Click Save and your connection to Prometheus will be validated. Now you are ready to wire in the Prometheus Query as a Health Source.
Click Next after wiring in the Connector. Using the Build your Query, the metric we want to focus on is “test_gauge0” and will filter on the “app” field with the example app label, “prometheus-sample-app”. We can duplicate the filter on Environment and Service since that is the singular metric we want.
- Prometheus Metric: test_gauge0
- Environment Filter: app:prometheus-sample-app
- Service Filter: app:prometheus-sample-app
In the Assign section, select this as an SLI.

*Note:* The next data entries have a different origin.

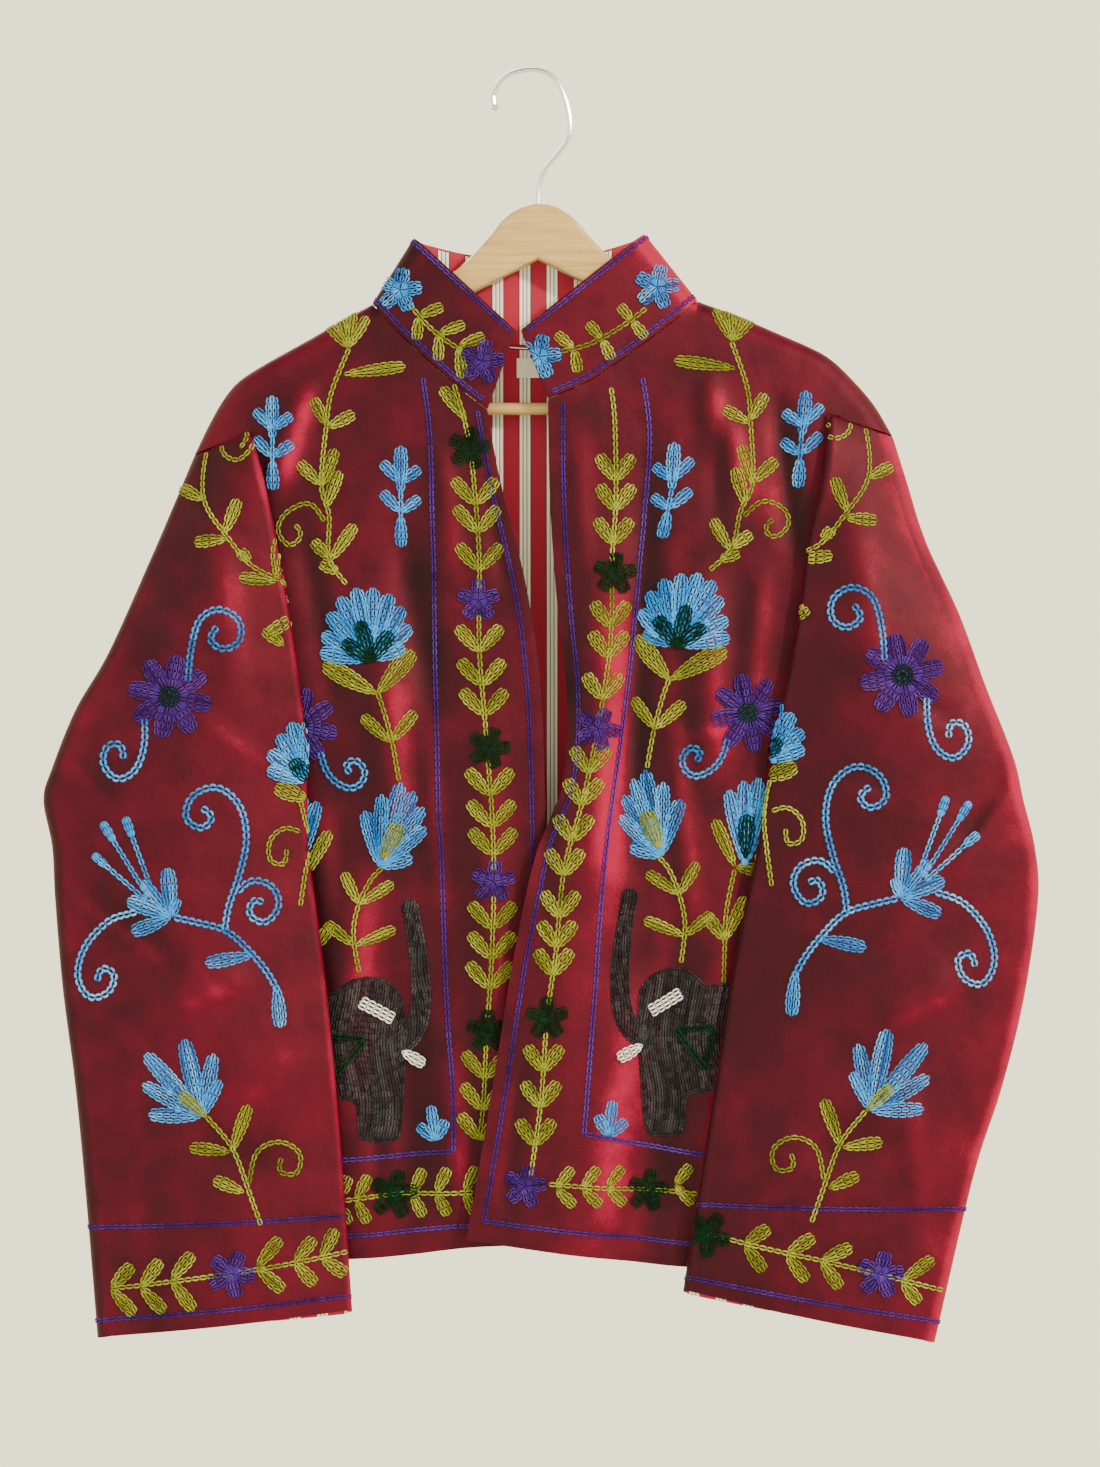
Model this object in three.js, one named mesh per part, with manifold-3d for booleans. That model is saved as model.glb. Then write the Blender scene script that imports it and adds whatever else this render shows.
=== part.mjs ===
// A suzani jacket on a clothes hanger: short velvet coat with a stand collar, an open front and
// long sleeves, lined with striped cotton. Millimetres, +Z up, the front of the jacket towards -Y.
// The origin is the inside of the hook's crown, where a rail or a wall hook carries the hanger.
import * as THREE from 'three';
import { mergeVertices } from 'three/addons/utils/BufferGeometryUtils.js';
import Module from 'manifold-3d';

const wasm = await Module();
wasm.setup();

// Cloth
const velvetWall = 2.5;
const half = velvetWall / 2;
const liningWall = 1;
const seamGap = 0.35;
const headGap = 1.3; // between the middles of walls that meet at an angle, as at the sleeve head
const headGapBack = 3.8; // behind, where they meet at a sharper one
const layerGap = 3.2; // between the middles of two velvet walls that lie on each other
const edgeRound = 12; // radius with which the cloth turns over at the outline
const frontReach = 20; // how far the fronts stand off the hanger's middle plane
const backReach = 16;
const easeLength = 60; // over which the cloth eases from the rounded edge to its full reach
const overlapLift = 10; // the right front lies this much in front of the left one
const overlapInX = [15, 75]; // over which that lift fades out, away from the opening
const overlapInZ = [-500, -400]; // and up towards the neck
const foldFree = [6, 40]; // the folds fade in between these distances from the outline
const collarHeight = 56;
const collarFoldGap = 0.7; // added to the neck seam's gap where the collar turns over at the shoulder
const collarFoldReach = 0.03; // over this share of the collar's length
const collarBow = 0.05; // the band is padded a little by its two layers

// Label, sewn on the lining below the back neck
const labelSize = [28, 0.6, 13];
const labelPlace = [3.6, -194];

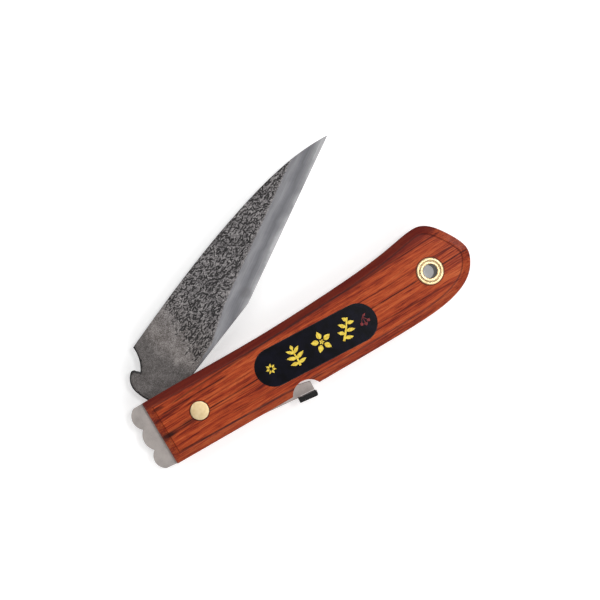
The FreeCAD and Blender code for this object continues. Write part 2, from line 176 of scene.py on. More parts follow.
class Surface:
    """A Principled material, with short calls that build its network."""

    def __init__(self, name, **sockets):
        self.material = bpy.data.materials.new(name)
        self.material.use_nodes = True
        self.tree = self.material.node_tree
        self.shader = self.tree.nodes["Principled BSDF"]
        self.set(**sockets)
        coordinates = self.tree.nodes.new("ShaderNodeTexCoord")
        self.place = self.vector("MULTIPLY", coordinates.outputs["Object"], (1000, 1000, 1000))
        split = self.tree.nodes.new("ShaderNodeSeparateXYZ")
        self.feed(split.inputs[0], self.place)
        self.x, self.y, self.z = split.outputs

    def feed(self, socket, value):
        """Link a socket, or give it a plain value."""
        if isinstance(value, bpy.types.NodeSocket):
            self.tree.links.new(value, socket)
        else:
            socket.default_value = value

    def set(self, **sockets):
        """Feed the shader's sockets, named with _ for each space."""
        for socket, value in sockets.items():
            self.feed(self.shader.inputs[socket.replace("_", " ")], value)
        return self.material

    def vector(self, operation, a, b, output="Vector"):
        node = self.tree.nodes.new("ShaderNodeVectorMath")
        node.operation = operation
        self.feed(node.inputs[0], a)
        self.feed(node.inputs[1], b)
        return node.outputs[output]

    def math(self, operation, a, b=0.0):
        node = self.tree.nodes.new("ShaderNodeMath")
        node.operation = operation
        self.feed(node.inputs[0], a)
        self.feed(node.inputs[1], b)
        return node.outputs[0]

    def weighted(self, *terms):
        """Sum of (value, weight) pairs."""
        total = 0.0
        for value, weight in terms:
            total = self.math("ADD", self.math("MULTIPLY", value, weight), total)
        return total

    def stretched(self, x, y, z, across=None):
        """Place divided by a length along each axis; across stands in for y."""
        node = self.tree.nodes.new("ShaderNodeCombineXYZ")
        parts = ((self.x, x), (self.y if across is None else across, y), (self.z, z))
        for socket, (value, length) in zip(node.inputs, parts):
            self.feed(socket, self.math("DIVIDE", value, length))
        return node.outputs[0]

    def noise(self, vector, detail=2.0, roughness=0.5, shift=0.0):
        node = self.tree.nodes.new("ShaderNodeTexNoise")
        self.feed(node.inputs["Vector"], self.vector("ADD", vector, (shift, shift, shift)))
        node.inputs["Scale"].default_value = 1.0
        node.inputs["Detail"].default_value = detail
        node.inputs["Roughness"].default_value = roughness
        return node.outputs[0]

    def step(self, value, low, high, start=0.0, end=1.0):
        """Smooth step from start at low to end at high."""
        node = self.tree.nodes.new("ShaderNodeMapRange")
        node.interpolation_type = "SMOOTHSTEP"
        for socket, given in zip(node.inputs, (value, low, high, start, end)):
            self.feed(socket, given)
        return node.outputs[0]

    def mix(self, factor, a, b):
        node = self.tree.nodes.new("ShaderNodeMix")
        node.data_type = "RGBA"
        self.feed(node.inputs[0], factor)
        self.feed(node.inputs[6], a)
        self.feed(node.inputs[7], b)
        return node.outputs[2]

    def blend(self, factor, a, b):
        """Number between a and b."""
        return self.math("ADD", self.math("MULTIPLY", factor, b),
                         self.math("MULTIPLY", self.math("SUBTRACT", 1.0, factor), a))

    def ramp(self, factor, *stops):
        node = self.tree.nodes.new("ShaderNodeValToRGB")
        elements = node.color_ramp.elements
        while len(elements) < len(stops):
            elements.new(0.5)
        for element, (position, color) in zip(elements, stops):
            element.position = position
            element.color = color
        self.feed(node.inputs[0], factor)
        return node.outputs[0]

    def facing_up(self):
        """Upward part of the surface's direction."""
        node = self.tree.nodes.new("ShaderNodeNewGeometry")
        split = self.tree.nodes.new("ShaderNodeSeparateXYZ")
        self.feed(split.inputs[0], node.outputs["Normal"])
        return split.outputs["Z"]

    def distance_from(self, centre):
        """Distance from an upright axis."""
        flat = self.vector("MULTIPLY", self.place, (1, 1, 0))
        return self.vector("DISTANCE", flat, (*centre, 0), "Value")

    def attribute(self, name):
        node = self.tree.nodes.new("ShaderNodeAttribute")
        node.attribute_name = name
        return node.outputs["Fac"]

    def bump(self, height, distance, strength):
        """Relief whose full height is distance."""
        node = self.tree.nodes.new("ShaderNodeBump")
        node.inputs["Strength"].default_value = strength
        node.inputs["Distance"].default_value = distance * MM
        self.feed(node.inputs["Height"], height)
        return node.outputs[0]


# ---- materials ----

FLOOR_FADE = (180, 700)             # distance from the view's centre over which the floor's painted glow grows
FLOOR_GLOW = (0.36, 0.8)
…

Click Save and now you can pick the metrics powering the SLI. Taking a closer look at the sample Gauge in Prometheus, a sample of 0.60 seems to be a good midpoint on this metric going up and down. We can pretend that this Gauge represents some sort of response time metric and the lower the score, the better.
When configuring the SLI, can set this to a Threshold based metric. The Objective Value of what we are stating is “good” is less than or equal to 0.60. If data is missing in our Gauge, we can also consider this “bad”.
Metric for valid requests: Prometheus Metric [was connected during the connecting step].
- Objective Value: 0.60
- SLI value is good if: <=
- Consider missing data: Bad
Set SLO Target
Click Continue to set up the SLO Target [based on the SLI] and Error Budget [amount of time system can fail] Policy. A goal we can set is that 50% of requests need to be <= to our Objective Value e.g this is our SLI. Since we are setting 50% of the target, we are also stating that 50% of the week if we set a rolling 7 day period can be included in our Error Budget which is indicated by Harness.
Click Save and now you have the ability to actively monitor and manage your SLOs. SLOs can be renegotiated much easier with Harness without having to calculate them.
If this SLO is too aggressive or too lenient, Harness can provide the actual service data to help make that determination. In this example, we set the SLO target at 50% which is not a very good SLO. Changing the SLO target to be more aggressive, for example 99%, can be changed via the UI.